Nation-building is the attempt to construct stable, democratic governments in post-conflict states. In the status quo, it has proven to be one of the most expensive and politically divisive commitments a government can make. And it also raises a more important question, who decides if a country should intervene abroad?


What History Has Shown


The two most ambitious nation-building projects of the modern era has been Iraq and Afghanistan. The US has spent twenty years and over $2 trillion in Afghanistan. The Afghan government collapsed within days of the American withdrawal in 2021. In Iraq, the invasion toppled a dictatorship and created a sectarian conflict that destabilized an entire region. Thousands of American service members lost their lives. Hundreds of thousands of civilians did too.


These weren't failures of effort or spending. They were failures of assumption that military force could create the conditions for democracy to take root in societies with very different histories and institutions.

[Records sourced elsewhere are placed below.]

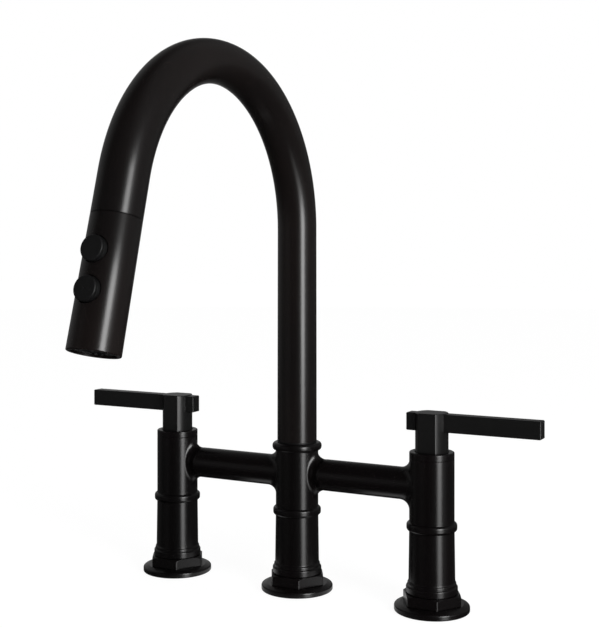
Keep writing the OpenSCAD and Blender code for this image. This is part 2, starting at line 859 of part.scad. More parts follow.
module set_screw(side) {
    color(steel) at_handle(side) translate([0, 0, z_screw]) rotate([-90, 0, 0]) difference() {
        disc(screw_d, stem_d / 2 + fit, post_af / 2 - screw_sink);
        translate([0, 0, post_af / 2 - screw_sink - 2]) cylinder(d = screw_d / 2, h = 3, $fn = 6);
    }
}

flange(-1);  // left_flange
flange(0);  // centre_flange
flange(1);  // right_flange
deck_gaskets();
hex_collar(-1);  // left_hex_collar
hex_collar(0);  // centre_hex_collar
hex_collar(1);  // right_hex_collar
shank(-1);  // left_shank
shank(0);  // centre_shank
shank(1);  // right_shank
leg(-1);  // left_leg
leg(0);  // centre_leg
leg(1);  // right_leg
valve_body(-1);  // left_valve_body
centre_body();
valve_body(1);  // right_valve_body
bridge_tube(-1);  // left_bridge_tube
bridge_tube(1);  // right_bridge_tube
seat_seals();
cartridge(-1);  // left_cartridge
cartridge(1);  // right_cartridge
bonnet(-1);  // left_bonnet
bonnet(1);  // right_bonnet
centre_core();
downpipe();
glide_ring();
retaining_screw();
spout_tube();
spout_journal();
journal_o_rings();
dock_sleeve();
spray_hose();
hose_coupling();
head_shell();
dock_neck();
hose_nut();
check_valve();
spray_core();
spray_face();
nozzle_mat();
aerator();
button_spring(upper_button_at);  // upper_button_spring
button_spring(lower_button_at);  // lower_button_spring
upper_button();
spool(upper_button_at);  // upper_spool
lower_button();
spool(lower_button_at);  // lower_spool
post(-1);  // left_post
bar(-1);  // left_bar
stem(-1);  // left_stem
valve_disc(-1);  // left_valve_disc
set_screw(-1);  // left_set_screw
post(1);  // right_post
bar(1);  // right_bar
stem(1);  // right_stem
valve_disc(1);  // right_valve_disc
set_screw(1);  // right_set_screw
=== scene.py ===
"""Looks of a bridge kitchen faucet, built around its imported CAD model.

The turned, swept and blended surfaces that show are worked out here with numpy, in millimetres of the
faucet's own frame: the origin is on the centre leg's axis on the deck, +Z is up, +X points to the right
handle and the spout reaches towards -Y. Every finish is a node material on Object coordinates, except that
the hose's braid follows the hose's own map.
"""

import logging
import math
from dataclasses import dataclass
from enum import Enum
from typing import Any, Sequence

import bpy
import numpy as np
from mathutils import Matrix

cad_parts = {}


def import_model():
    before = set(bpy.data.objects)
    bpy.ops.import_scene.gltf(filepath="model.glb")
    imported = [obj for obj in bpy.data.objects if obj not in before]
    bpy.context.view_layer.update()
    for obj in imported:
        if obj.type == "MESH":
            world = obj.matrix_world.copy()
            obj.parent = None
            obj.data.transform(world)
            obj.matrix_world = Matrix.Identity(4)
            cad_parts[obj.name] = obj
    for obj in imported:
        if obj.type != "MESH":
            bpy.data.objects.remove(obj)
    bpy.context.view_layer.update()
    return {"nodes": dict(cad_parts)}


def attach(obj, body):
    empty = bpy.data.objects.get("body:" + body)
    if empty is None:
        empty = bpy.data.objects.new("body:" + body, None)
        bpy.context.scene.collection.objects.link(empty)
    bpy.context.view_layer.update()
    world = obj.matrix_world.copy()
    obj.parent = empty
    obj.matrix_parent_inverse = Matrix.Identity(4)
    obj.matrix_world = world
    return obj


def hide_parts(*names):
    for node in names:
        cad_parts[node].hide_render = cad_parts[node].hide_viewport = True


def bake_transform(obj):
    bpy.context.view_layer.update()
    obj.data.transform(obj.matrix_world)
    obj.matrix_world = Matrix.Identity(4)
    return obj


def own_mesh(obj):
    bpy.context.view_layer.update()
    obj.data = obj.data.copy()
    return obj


LOG = logging.getLogger("faucet")
MM = 0.001
MERGE_DIGITS = 5
NO_LENGTH = 1e-7
NO_TURN = 1e-6
QUARTER = math.pi / 2.0
BLACK = (0.0, 0.0, 0.0)
WHITE = (1.0, 1.0, 1.0)
Array = np.ndarray


def unit(vectors: Array) -> Array:
    """Vectors divided by their own lengths."""
    return vectors / np.linalg.norm(vectors, axis=-1, keepdims=True)


def smooth_step(low: float, high: float, values: Array) -> Array:
    """0 up to low, 1 from high on, and 3t^2 - 2t^3 between them. It runs down where low is the larger."""
    t = np.clip((values - low) / (high - low), 0.0, 1.0)
    return t * t * (3.0 - 2.0 * t)


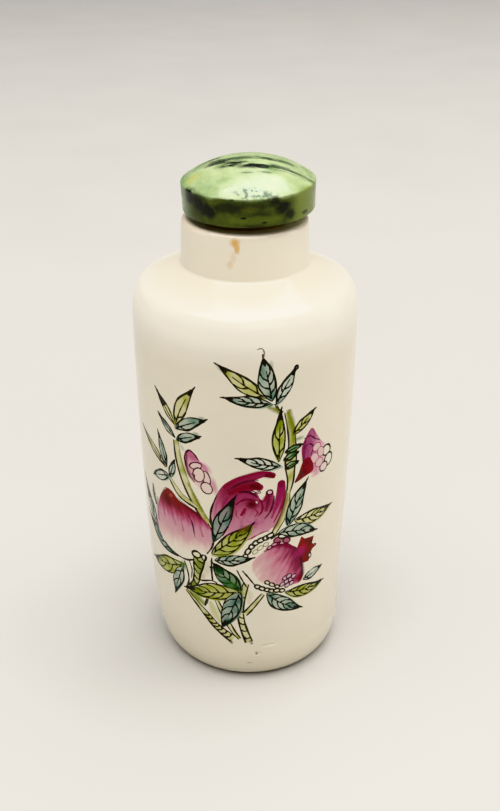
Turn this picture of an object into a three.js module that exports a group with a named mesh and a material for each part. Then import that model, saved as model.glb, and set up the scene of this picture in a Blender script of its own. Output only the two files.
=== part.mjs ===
// A porcelain snuff bottle with a stone-capped stopper.
//
// Units are millimetres and +Z is up. The origin is on the bottle's axis, in the plane that its foot ring
// stands on. The front of the bottle, where its painting is centred, faces -Y.

import * as THREE from "three";

// --- Bottle, outside ---------------------------------------------------------------------------------------
const BODY_RADIUS = 15; // at the shoulder, where the body is widest
const BASE_RADIUS = 13.7; // where the side meets the rounding above the foot
const SIDE_SWELL = 0.33; // how far the side swells past a straight taper, halfway up
const FOOT_RADIUS = 11.25; // outer edge of the foot ring
const FOOT_ROUNDING_HEIGHT = 5.9; // the rounding from the foot ring up to the side
const SHOULDER_START = 53.2; // height at which the side starts to turn in
const SHOULDER_ROUNDING = { across: 1.85, up: 4.5, sweep: THREE.MathUtils.degToRad(79.5) };
const NECK_FOOT_RADIUS = 8.42;
const NECK_TOP_RADIUS = 8.22;
const NECK_FILLET = 0.45; // glaze pooled in the corner between shoulder and neck
const HEIGHT = 65.9; // to the top of the lip
const LIP_ROUNDING = 0.65;

// --- Bottle, inside and underneath -------------------------------------------------------------------------
const WALL = 2.2;
const BORE_RADIUS = 5.6; // through the neck
const CHAMBER_FLOOR = 3.3; // height of the inside floor
const CHAMBER_SHOULDER_START = 51.8;
const CHAMBER_TOP = 57; // where the chamber closes to the bore
const CHAMBER_FLOOR_ROUNDING = { across: 3.4, up: 5.6 };
const FOOT_RING_WIDTH = 1.9;
const BASE_RECESS = 0.9; // how far the middle of the base is above the foot ring
const RECESS_SLOPE = 0.5; // the foot ring's inner side leans out by this much

// --- Stopper -----------------------------------------------------------------------------------------------
const CAP_LOWER_RADIUS = 8.42;
const CAP_UPPER_RADIUS = 8.54;
const CAP_BAND_HEIGHT = 3.52;
const CAP_DOME_RISE = 2.84;
const CAP_EDGE_ROUNDING = 0.45;
const CAP_CLEARANCE = 1.22; // between the lip and the cap's underside, on the axis
const CAP_OFFSET = 0.5; // the cap is fixed to its cork a little to the right of centre
const STOPPER_TILT_FRONT = THREE.MathUtils.degToRad(1.1); // the front edge is lower than the back
const STOPPER_TILT_RIGHT = THREE.MathUtils.degToRad(1.3); // the right edge is higher than the left
const CORK_TOP_RADIUS = 5.25;
const CORK_BOTTOM_RADIUS = 4.85;
const CORK_LENGTH = 7.7;
const CORK_CHAMFER = 0.5;
const JOINT_GAP = 0.3; // between the cork's top and the cap that is glued to it

const BOTTLE_SEGMENTS = 64;
const CAP_SEGMENTS = 64;
const CORK_SEGMENTS = 32;

// Points of an elliptical arc in (radius, height), from one angle to another, both ends included.
function arc(centreRadius, centreHeight, across, up, fromAngle, toAngle, steps) {
  const points = [];
  for (let i = 0; i <= steps; i++) {
    const angle = fromAngle + ((toAngle - fromAngle) * i) / steps;
    points.push([centreRadius + across * Math.cos(angle), centreHeight + up * Math.sin(angle)]);
  }
  return points;
}

// The outside radius of the side, from the rounding above the foot (0) to the shoulder (1).
function sideRadius(share) {
  const taper = BASE_RADIUS + (BODY_RADIUS - BASE_RADIUS) * share;
  return taper + SIDE_SWELL * 4 * share * (1 - share);
}

// Points of the side, pushed in by an inset, between two shares of its height.
function side(inset, fromShare, toShare, steps) {
  const points = [];
  for (let i = 0; i <= steps; i++) {
    const share = fromShare + ((toShare - fromShare) * i) / steps;
    const height = FOOT_ROUNDING_HEIGHT + (SHOULDER_START - FOOT_ROUNDING_HEIGHT) * share;
    points.push([sideRadius(share) - inset, height]);
  }
  return points;
}

function shareAt(height) {
  return (height - FOOT_ROUNDING_HEIGHT) / (SHOULDER_START - FOOT_ROUNDING_HEIGHT);
}

// Underside, from the axis to the outer edge of the foot ring.
function underside() {
  const ringInner = FOOT_RADIUS - FOOT_RING_WIDTH;
  return [
    [0, BASE_RECESS],
    [ringInner - RECESS_SLOPE, BASE_RECESS],
    [ringInner, 0],
  ];
}

// Outside, from the foot ring to the inner edge of the lip.
function outside() {
  const { across, up, sweep } = SHOULDER_ROUNDING;
  const rounding = arc(BODY_RADIUS - across, SHOULDER_START, across, up, 0, sweep, 9);
  // Past its rounding the shoulder runs straight up to the neck, at the slope the rounding ends with.
  const [endRadius, endHeight] = rounding[rounding.length - 1];
  const slope = (up * Math.cos(sweep)) / (across * Math.sin(sweep));
  const lean = Math.atan(slope);
  const neckFoot = endHeight + (endRadius - NECK_FOOT_RADIUS) * slope;
  // The fillet touches both the sloping shoulder and the upright neck.
  const filletRadius = NECK_FOOT_RADIUS + NECK_FILLET;
  const filletHeight = neckFoot - NECK_FILLET * slope + NECK_FILLET / Math.cos(lean);
  const fillet = arc(filletRadius, filletHeight, NECK_FILLET, NECK_FILLET,
    1.5 * Math.PI - lean, Math.PI, 3);
  const lip = arc(NECK_TOP_RADIUS - LIP_ROUNDING, HEIGHT - LIP_ROUNDING, LIP_ROUNDING, LIP_ROUNDING,
    0, 0.5 * Math.PI, 4);
  const footRounding = arc(FOOT_RADIUS, FOOT_ROUNDING_HEIGHT, BASE_RADIUS - FOOT_RADIUS,
    FOOT_ROUNDING_HEIGHT, -0.5 * Math.PI, 0, 8);
  return [...footRounding, ...side(0, 0, 1, 7).slice(1), ...rounding.slice(1), ...fillet, ...lip];
}

// Inside, from the lip down the bore, round the chamber and back to the axis on its floor.
function inside() {
  const lip = arc(BORE_RADIUS + LIP_ROUNDING, HEIGHT - LIP_ROUNDING, LIP_ROUNDING, LIP_ROUNDING,
    0.5 * Math.PI, Math.PI, 4);
  const topShare = shareAt(CHAMBER_SHOULDER_START);
  const { across, up } = CHAMBER_FLOOR_ROUNDING;
  const bottomShare = shareAt(CHAMBER_FLOOR + up);
  const wallTop = sideRadius(topShare) - WALL;
  const wallBottom = sideRadius(bottomShare) - WALL;
  const shoulder = arc(BORE_RADIUS, CHAMBER_SHOULDER_START, wallTop - BORE_RADIUS,
    CHAMBER_TOP - CHAMBER_SHOULDER_START, 0.5 * Math.PI, 0, 7);
  const floor = arc(wallBottom - across, CHAMBER_FLOOR + up, across, up, 0, -0.5 * Math.PI, 5);
  return [...lip, ...shoulder, ...side(WALL, topShare, bottomShare, 4).slice(1), ...floor.slice(1),
    [0, CHAMBER_FLOOR]];
}

// A closed solid of revolution about +Z, from a profile that starts and ends on the axis.
function turned(profile, segments) {
  const points = profile.map(([radius, height]) => new THREE.Vector2(radius, height));
  const geometry = new THREE.LatheGeometry(points, segments);
  geometry.rotateX(0.5 * Math.PI); // a lathe turns about +Y
  return geometry;
}

function named(name, geometry, colour, roughness) {
  const material = new THREE.MeshStandardMaterial({ color: colour, roughness, metalness: 0 });
  const mesh = new THREE.Mesh(geometry, material);
  mesh.name = name;
  return mesh;
}

function makeBottle() {
  const profile = [...underside(), ...outside(), ...inside()];
  return named("bottle", turned(profile, BOTTLE_SEGMENTS), 0xe6ddcb, 0.18);
}

// The cap's underside is at height 0 and its top is a shallow part of a sphere.
function makeCap() {
  const sphereRadius = (CAP_UPPER_RADIUS ** 2 + CAP_DOME_RISE ** 2) / (2 * CAP_DOME_RISE);
  const sphereCentre = CAP_BAND_HEIGHT + CAP_DOME_RISE - sphereRadius;
  const rimAngle = Math.asin((CAP_UPPER_RADIUS - 0.4 * CAP_EDGE_ROUNDING) / sphereRadius);
  const lowerEdge = arc(CAP_LOWER_RADIUS - CAP_EDGE_ROUNDING, CAP_EDGE_ROUNDING, CAP_EDGE_ROUNDING,
    CAP_EDGE_ROUNDING, -0.5 * Math.PI, 0, 4);
  const upperEdge = [[CAP_UPPER_RADIUS, CAP_BAND_HEIGHT - 0.5 * CAP_EDGE_ROUNDING]];
  const dome = arc(0, sphereCentre, sphereRadius, sphereRadius, 0.5 * Math.PI - rimAngle, 0.5 * Math.PI, 8);
  dome[dome.length - 1][0] = 0;
  const cap = named("stopper_cap", turned([[0, 0], ...lowerEdge, ...upperEdge, ...dome], CAP_SEGMENTS),
    0x8f9a6c, 0.3);
  cap.position.x = CAP_OFFSET;
  return cap;
}

// The cork hangs below the cap, in the bore.
function makeCork() {
  const top = -JOINT_GAP;
  const bottom = top - CORK_LENGTH;
  const profile = [
    [0, bottom],
    [CORK_BOTTOM_RADIUS - CORK_CHAMFER, bottom],
    [CORK_BOTTOM_RADIUS, bottom + CORK_CHAMFER],
    [CORK_TOP_RADIUS, top],
    [0, top],
  ];
  return named("stopper_cork", turned(profile, CORK_SEGMENTS), 0x9a6f45, 0.9);
}

// Cap and cork are glued together, so they tilt as one.
function makeStopper() {
  const stopper = new THREE.Group();
  stopper.add(makeCap(), makeCork());
  stopper.position.z = HEIGHT + CAP_CLEARANCE;
  stopper.rotation.set(STOPPER_TILT_FRONT, -STOPPER_TILT_RIGHT, 0);
  return stopper;
}

const snuffBottle = new THREE.Group();
snuffBottle.add(makeBottle(), makeStopper());

export default snuffBottle;
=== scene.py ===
# %% [markdown]
# # A painted porcelain snuff bottle
#
# The real object is a palm-sized cylinder bottle in white porcelain, painted over the glaze with fruit,
# buds and leaves, and closed by a stopper: a green stone cap on a cork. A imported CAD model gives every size,
# so this lesson only has to dress it. Each piece is built where the CAD says it is, and then takes over from
# its plain solid.

import math

import bmesh
import bpy
import numpy as np
from mathutils import Matrix, Vector
from mathutils.geometry import delaunay_2d_cdt


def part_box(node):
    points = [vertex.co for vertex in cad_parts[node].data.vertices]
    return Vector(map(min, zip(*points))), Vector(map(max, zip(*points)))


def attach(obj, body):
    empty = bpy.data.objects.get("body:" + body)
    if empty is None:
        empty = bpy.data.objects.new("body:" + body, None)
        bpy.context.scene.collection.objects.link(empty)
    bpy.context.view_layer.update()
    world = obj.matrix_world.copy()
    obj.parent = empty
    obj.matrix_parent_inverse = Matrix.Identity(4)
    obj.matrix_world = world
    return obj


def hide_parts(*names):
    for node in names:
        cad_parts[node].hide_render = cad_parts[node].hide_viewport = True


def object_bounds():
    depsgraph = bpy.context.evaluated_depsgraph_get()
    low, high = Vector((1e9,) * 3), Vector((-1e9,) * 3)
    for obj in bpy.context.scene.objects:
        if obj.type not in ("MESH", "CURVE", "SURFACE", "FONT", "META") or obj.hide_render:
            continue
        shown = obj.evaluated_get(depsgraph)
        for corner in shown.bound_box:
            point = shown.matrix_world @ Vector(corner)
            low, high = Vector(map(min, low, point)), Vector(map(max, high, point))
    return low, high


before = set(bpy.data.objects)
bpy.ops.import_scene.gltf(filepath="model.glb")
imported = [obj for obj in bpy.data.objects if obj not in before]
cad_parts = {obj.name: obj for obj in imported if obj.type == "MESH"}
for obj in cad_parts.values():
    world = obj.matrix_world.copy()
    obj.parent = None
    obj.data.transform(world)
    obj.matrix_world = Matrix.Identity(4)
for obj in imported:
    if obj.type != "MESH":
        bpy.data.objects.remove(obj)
cad_low, cad_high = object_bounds()
MM = 0.001
bottle_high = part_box("bottle")[1]
HEIGHT = bottle_high.z / MM
BODY_RADIUS = bottle_high.x / MM


def show(thing):
    """Puts an object in the scene."""
    bpy.context.scene.collection.objects.link(thing)
    return thing


print(len(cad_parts), "plain solids in the frame")
print(f"bottle {2 * BODY_RADIUS:.1f} mm across, {HEIGHT:.1f} mm to the lip, {cad_high.z / MM:.1f} mm in all")

# %% [markdown]
# ## Stage, camera and light
#
# The camera looks down on the bottle by about 28 degrees from a hand's length away. At that range its
# perspective is strong: the foot looks clearly narrower than the shoulder. The floor is plain and pale.
# One wide soft box hangs overhead, so that its reflection lies on the shoulder and on the top of the cap. A
# weaker one in front lights the painting, and one on each side keeps the edges from going grey.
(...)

Who Pays, and Who Decides?


The financial costs are staggering. Nation-building consumes enormous political capital and here's where it gets constitutionally complicated. The president commands the military. Congress controls the money. That division was designed to create friction to ensure no single branch could drag the country into forever wars alone.


The War Powers Resolution of 1973 requires the president to notify Congress within 48 hours of committing troops and limits unauthorized deployments to 60 days. Presidents of both parties have largely treated it as a suggestion.


The more consequential battles happen over funding. Debates over aid to Ukraine exposed a deep fracture. A bloc of House Republicans spent months blocking a major aid package, arguing American resources shouldn't be committed abroad while domestic problems went unaddressed. This is a pattern where a president making foreign commitments that a fragmented Congress won't fully fund, leaving allies uncertain and adversaries watching.


Final Thoughts


Nation-building may sometimes be morally necessary. The harder question isn't whether the U.S. should ever intervene, but rather whether its democratic institutions are equipped to make that decision transparently and together.